In Nathdwara, everyday is a celebration, yet there are special festive days that are connected with Shri Krishna’s lilas such as the swing festival of Hindola and the celebration of Annakuta, when Shri Krishna is offered a mountain of food. Other festivals like Makar Sankranti, are of Vedic origin, while some festivals have their roots in local traditions. In ever case, Shri Nathji’s bhaktas are always looking forward to celebrating. Festivals elevate both the devotee as well as God and Shri Nathji is forever in festive mood.

Regardless of the time of day or season, Shri Nathji’s temple is always filled with lila kirtan. The six different seasons represent the Blessed Lord’s six different attributes. The summer season is Shri Krishna’s quality of Lordship. The rainy season holds His valor, the autumn His fame and the beginning of winter, His wealth. The second phase of winter called shishira, is knowledge. The king of all seasons, spring, is His virtue of renunciation. Shri Nathji is Dharmi that is; He is the One who holds all divine virtues. Every season brings its own inherent joy and an opportunity for us to nourish our devotion

Lord Krishna’s Seva as performed in Shri Nathji's temple is divided into eight parts and unfolds according to His daily life. Each period is called a darshan and classical Pushti Margiya lila kirtan can be heard throughout the day in the temple. Know that Shri Nathji appears for the bhaktas’ benefit and personally accepts their various types of worship and songs. Because unlimited God is unapproachable, Shri Nathji appears to His bhaktas in a lovely form and listens to their songs. For them He abandons His Lord of the universe form and becomes a child who will dance for a glass of buttermilk or the beloved of the Gopis.

The pakhavaj is the percussion instrument used to accompany these lila kirtans. The poems sung before Shri Nathji use several beats such as chautala (12 beats), jhaptala (10 beats) and dhamar (14 beats) and ada-chautala{jhapak} (7 beats). The Veena, the Sarangi and Jhanja cymbals can also accompany the singers.

The ragas commonly sung during the morning hours are Bhairava, Lalit, Aasvari, Vibhasa and Todi.
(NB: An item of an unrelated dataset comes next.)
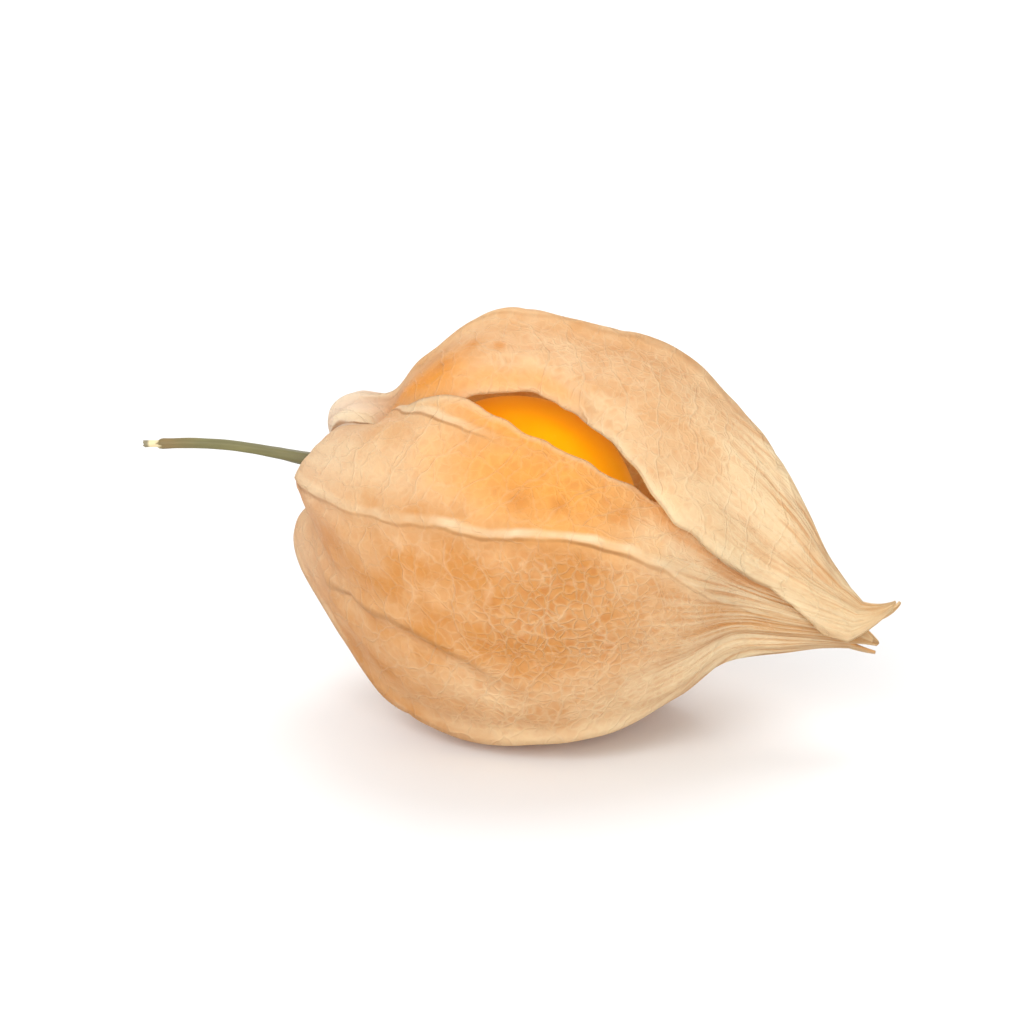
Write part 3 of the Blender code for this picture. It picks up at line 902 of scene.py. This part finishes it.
def paper_finish(name, see_through, lining):
    """Husk paper that lets see_through of the light pass. lining fades it to the inner side."""
    finish, tree, shader, output = new_finish(name)
    flat_map = add(tree, "UVMap").outputs["UV"]
    solid_map = add(tree, "TexCoord").outputs["Object"]
    slow = flat_noise(tree, flat_map, 0.16, 3.0).outputs["Fac"]
    fine, dents, branches = paper_nets(tree, flat_map, slow)
    crests, creases = paper_lines(tree, flat_map, slow)
    fleck = add(tree, "TexNoise", Vector=solid_map, Scale=FLECKS, Detail=3.0).outputs["Fac"]
    blotch = add(tree, "TexNoise", Vector=solid_map, Scale=BLOTCHES, Detail=4.0,
                 Roughness=0.6).outputs["Fac"]
    drawn = add(tree, "Mapping", Vector=flat_map, Scale=STREAKS).outputs[0]
    streaks = flat_noise(tree, drawn, 1.0, 4.0).outputs["Fac"]
    netted, beak = attribute(tree, "netted"), attribute(tree, "beak")

    pale = plus(tree, attribute(tree, "pale"), scaled(tree, blotch, 0.3, 0.7, -0.25, 0.25))
    painted_glow = plus(tree, attribute(tree, "painted_glow"), scaled(tree, blotch, 0.3, 0.7, -0.2, 0.2))
    dents = times(tree, dents, scaled(tree, fleck, 0.35, 0.6, 1.0, 0.2))
    dents = times(tree, dents, scaled(tree, netted, 0.0, 1.0, 0.15, 0.9))
    net = times(tree, fine, scaled(tree, netted, 0.0, 1.0, 0.05, 0.28))
    net = times(tree, net, scaled(tree, painted_glow, 0.0, 0.8, 1.0, 0.45))
    coats = [(scaled(tree, pale, 0.0, 1.0, 0.0, 1.0), PALE_PAPER),
             # painted glow of the berry's light through the paper
             (scaled(tree, painted_glow, 0.1, 0.9, 0.0, 0.9), PAINTED_BERRY_GLOW),
             (dents, DENT_BROWN),
             # painted shade under the flap and in the slit's corner, together with the real stains
             (times(tree, attribute(tree, "shaded"), 0.8), SHADE_AND_STAIN_ORANGE), (net, PALE_PAPER),
             (times(tree, branches, scaled(tree, painted_glow, 0.0, 0.8, 0.18, 0.1)), KEEL_CREAM),
             (times(tree, beak, scaled(tree, streaks, 0.5, 0.65, 0.0, 0.5)), KEEL_CREAM),
             (times(tree, beak, scaled(tree, streaks, 0.35, 0.48, 0.6, 0.0)), DENT_BROWN),
             (times(tree, attribute(tree, "base"), 0.8), BASE_GREY),
             # the brown lines here are painted shade under the crests
             (crests, KEEL_CREAM), (creases, SHADE_LINE_BROWN), (lining, LINING)]
    paper = DARK_PAPER
    for share, colour in coats:
        paper = mix(tree, share, paper, colour)

    net_height = times(tree, fine, scaled(tree, netted, 0.0, 1.0, 0.25, 1.6))
    height = highest(tree, net_height, branches)
    for pattern, strength in ((fleck, 0.9), (blotch, 0.8), (times(tree, beak, streaks), 4.0)):
        height = plus(tree, height, times(tree, pattern, strength))
    bump = add(tree, "Bump", Height=height, Strength=0.6, Distance=BUMP_HEIGHT * MM).outputs[0]
    connect(tree, shader, Base_Color=paper, Normal=bump, Roughness=0.55, Specular_IOR_Level=0.3)
    through = add(tree, "BsdfTranslucent", Color=mix(tree, 0.35, paper, LINING), Normal=bump)
    both = add(tree, "MixShader", i0=see_through, i1=shader.outputs[0], i2=through.outputs[0])
    connect(tree, output, Surface=both.outputs[0])
    return finish


husk.data.materials.append(paper_finish("husk paper", see_through=0.5, lining=0.0))
husk.data.materials.append(paper_finish("husk lining", see_through=0.8, lining=0.7))
print("husk materials:", [finish.name for finish in husk.data.materials])

# %% [markdown]
# ## Berry skin
# The skin is taut and glossy, and light goes into the flesh from all round through the paper.
# Subsurface gives that depth. A faint emission stands for the light that has travelled right
# through the berry, a thin coat gives the sharp highlight, and slow noise varies the orange.

# %% Berry finish
SKIN_ORANGES = [(0.3, (1.0, 0.38, 0.0)), (0.55, (1.0, 0.46, 0.0)), (0.75, (1.0, 0.54, 0.005))]
SPECK_YELLOW = (1.0, 0.58, 0.06)
EMITTED_GLOW_ORANGE = (1.0, 0.36, 0.0, 1)
SKIN_PATCHES = 130.0             # to the metre
PORES = 1500.0                   # to the metre


def berry_finish():
    finish, tree, shader, _ = new_finish("berry skin")
    where = add(tree, "TexCoord").outputs["Object"]
    blush = add(tree, "TexNoise", Vector=where, Scale=SKIN_PATCHES, Detail=3.0).outputs["Fac"]
    skin = ramp(tree, blush, SKIN_ORANGES)
    dots = add(tree, "TexVoronoi", Vector=where, Scale=PORES).outputs["Distance"]
    speck = ramp(tree, dots, [(0.08, (0.25, 0.25, 0.25)), (0.2, (0, 0, 0))])
    skin = mix(tree, speck, skin, SPECK_YELLOW)
    bump = add(tree, "Bump", Height=dots, Strength=0.06, Distance=0.05 * MM).outputs[0]
    connect(tree, shader, Base_Color=skin, Normal=bump, Roughness=0.28)
    connect(tree, shader, Subsurface_Weight=0.6, Subsurface_Radius=(1.0, 0.6, 0.1),
            Subsurface_Scale=4 * MM)
    # a faint glow though the berry is no lamp: emission for light that has passed through the berry
    connect(tree, shader, Emission_Color=EMITTED_GLOW_ORANGE, Emission_Strength=0.25)
    connect(tree, shader, Coat_Weight=0.4, Coat_Roughness=0.12)
    return finish


berry.data.materials.append(berry_finish())
print("berry skin ready")

# %% [markdown]
# ## Stem bark
# The stalk has dried olive green, browner towards its cut end, with fine fibres along it. The bare
# core is cream. The colour runs along the "way" attribute, and the "bare" attribute shows the core.

# %% Stem finish
BARK_COLOURS = [(0.0, (0.30, 0.26, 0.06)), (0.4, (0.11, 0.08, 0.025)), (0.55, (0.13, 0.115, 0.04)),
                (0.8, (0.16, 0.145, 0.05)), (0.9, (0.20, 0.13, 0.045))]
FIBRE_DARK = (0.09, 0.08, 0.03)
CORE_CREAM = (0.62, 0.52, 0.30)
CUT_BROWN = (0.10, 0.085, 0.05)
FIBRES = (260.0, 2600.0, 2600.0)   # to the metre, along the stalk and across it


def stem_finish():
    finish, tree, shader, _ = new_finish("stem bark")
    where = add(tree, "TexCoord").outputs["Object"]
    stretched = add(tree, "Mapping", Vector=where, Scale=FIBRES).outputs[0]
    fibre = add(tree, "TexNoise", Vector=stretched, Scale=1.0, Detail=4.0).outputs["Fac"]
    along = attribute(tree, "way")
    bark = ramp(tree, along, BARK_COLOURS)
    dark_fibres = ramp(tree, fibre, [(0.35, (0.5, 0.5, 0.5)), (0.65, (0, 0, 0))])
    bark = mix(tree, dark_fibres, bark, FIBRE_DARK)
    bark = mix(tree, attribute(tree, "bare"), bark, CORE_CREAM)
    bark = mix(tree, scaled(tree, along, 0.975, 0.985, 0.0, 0.8), bark, CUT_BROWN)
    bump = add(tree, "Bump", Height=fibre, Strength=0.5, Distance=0.08 * MM).outputs[0]
    connect(tree, shader, Base_Color=bark, Normal=bump, Roughness=0.6)
    return finish


stem.data.materials.append(stem_finish())
print("stem bark ready")

# %% [markdown]
# ## Riding and replacing
# Nothing moves on a physalis, so all three pieces ride on the one body. Each piece stands for the
# plain solid of the same part, which stays in the physics model.

# %% Hand the pieces to the frame
for piece, node in ((husk, "husk"), (berry, "berry"), (stem, "stem")):
    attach(piece, "root")
    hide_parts(node)
    print(piece.name, "stands for", node, "with", len(piece.data.polygons), "faces")

# %% [markdown]
# ## Floor and light
# The fruit lies on a plain white surface in soft studio light: a bright even sky and four large
# soft lamps. The key stands at the front left and a fill at the front right, one hangs overhead
# and one lights the back.

# %% Floor and lamps
FLOOR_SIZE = 4.0                 # m
SKY_STRENGTH = 0.75
floor_material, floor_tree, floor_shader, _ = new_finish("white floor")
connect(floor_tree, floor_shader, Base_Color=(0.78, 0.78, 0.78, 1), Roughness=0.9)
bpy.ops.mesh.primitive_plane_add(size=FLOOR_SIZE)
floor = bpy.context.object
floor.name = "floor"
floor.data.materials.append(floor_material)
floor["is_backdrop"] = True

world = bpy.data.worlds.new("studio")
world.use_nodes = True
sky = world.node_tree.nodes["Background"]
connect(world.node_tree, sky, Color=(1, 1, 1, 1), Strength=SKY_STRENGTH)
bpy.context.scene.world = world


def add_lamp(name, place, size, power, target=(0, 0, 0.015)):
    bpy.ops.object.light_add(type="AREA", location=place)
    lamp = bpy.context.object
    lamp.name = name
    lamp.data.shape = "DISK"
    lamp.data.size = size
    lamp.data.energy = power
    lamp.rotation_euler = (Vector(target) - Vector(place)).to_track_quat("-Z", "Y").to_euler()


add_lamp("key softbox", (-0.35, -1.10, 0.80), 0.9, 11.3)
add_lamp("overhead softbox", (0.05, 0.55, 1.25), 0.9, 6.0)
add_lamp("back softbox", (-0.45, 1.25, 0.60), 0.9, 5.0)
add_lamp("front fill", (0.60, -1.20, 0.45), 0.7, 10.0)

# %% [markdown]
# ## Camera
# A long lens from a little above sees the husk from its slit side without stretching the near
# end. The standard view transform keeps the orange as strong as it is.

# %% Camera
VIEW_AZIMUTH = math.radians(15)
VIEW_ELEVATION = math.radians(18)
VIEW_DISTANCE = 0.30             # m
LENS = 140                       # mm
low, high = (Vector(corner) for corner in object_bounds())
target = (low + high) / 2
back = Vector((math.sin(VIEW_AZIMUTH) * math.cos(VIEW_ELEVATION),
               -math.cos(VIEW_AZIMUTH) * math.cos(VIEW_ELEVATION), math.sin(VIEW_ELEVATION)))
bpy.ops.object.camera_add(location=target + back * VIEW_DISTANCE)
camera = bpy.context.object
camera.rotation_euler = (-back).to_track_quat("-Z", "Y").to_euler()
camera.data.lens = LENS
camera.data.clip_start = 0.01
bpy.context.scene.camera = camera
bpy.context.scene.view_settings.view_transform = "Standard"
print("camera at", [round(value, 3) for value in camera.location])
Later in the afternoon you may hear Nat, Gori and Purvi while in the evening, the ragas Yaman, Bihag and Adana rule. During spring the Basant melody is sung and during the rains the Malhar Raga is chosen. For festival times there are special ragas like Hindol for the Swing lila and Vilawal Raga for Diwali and Annakuta. The melody sung depends upon the time of day and season.

“In the Path of Grace, the songs that are sung before Shri Krishna depict His lilas. They tell of how young Krishna stole the butter; they reveal Shri Radha's annoyance in love as well as other lilas. The distinctive characteristic of these lila songs is the divine manner in which the bhaktas present their bhava to Shri Krishna.

“Because the kirtan embodies a lila message, the words need to be pronounced distinctly. This aspect separates the older forms of our Pushti Margiya temple music from the other more contemporary forms of classical music, like Khyal. In the Pushti Margiya Lila Kirtans, the lila is clearly described and therefore there is equal emphasis on melody, beat and word. They are all vehicles to transport the bhakta-singer into Hari’s special lila realm. The words that are sung are never compromised for the sake of the melody or rhythm.

“In the Gayatri mantra, the mother of the Vedas, we see that the seed of bhakti is in Shri Krishna’s selection of the soul, something like the way a bride chooses her groom. In the grace-filled bhakti, lila is purely divine and there is a wealth of descriptive kirtans that describe the mutual choosing. The movements of God, although ineffable, have been captured by the bhaktas. Their songs are windows into the lila and reveal to us the inner mood of pure praise. When Krishna arrives in the bhakta’s life, everything becomes auspicious.”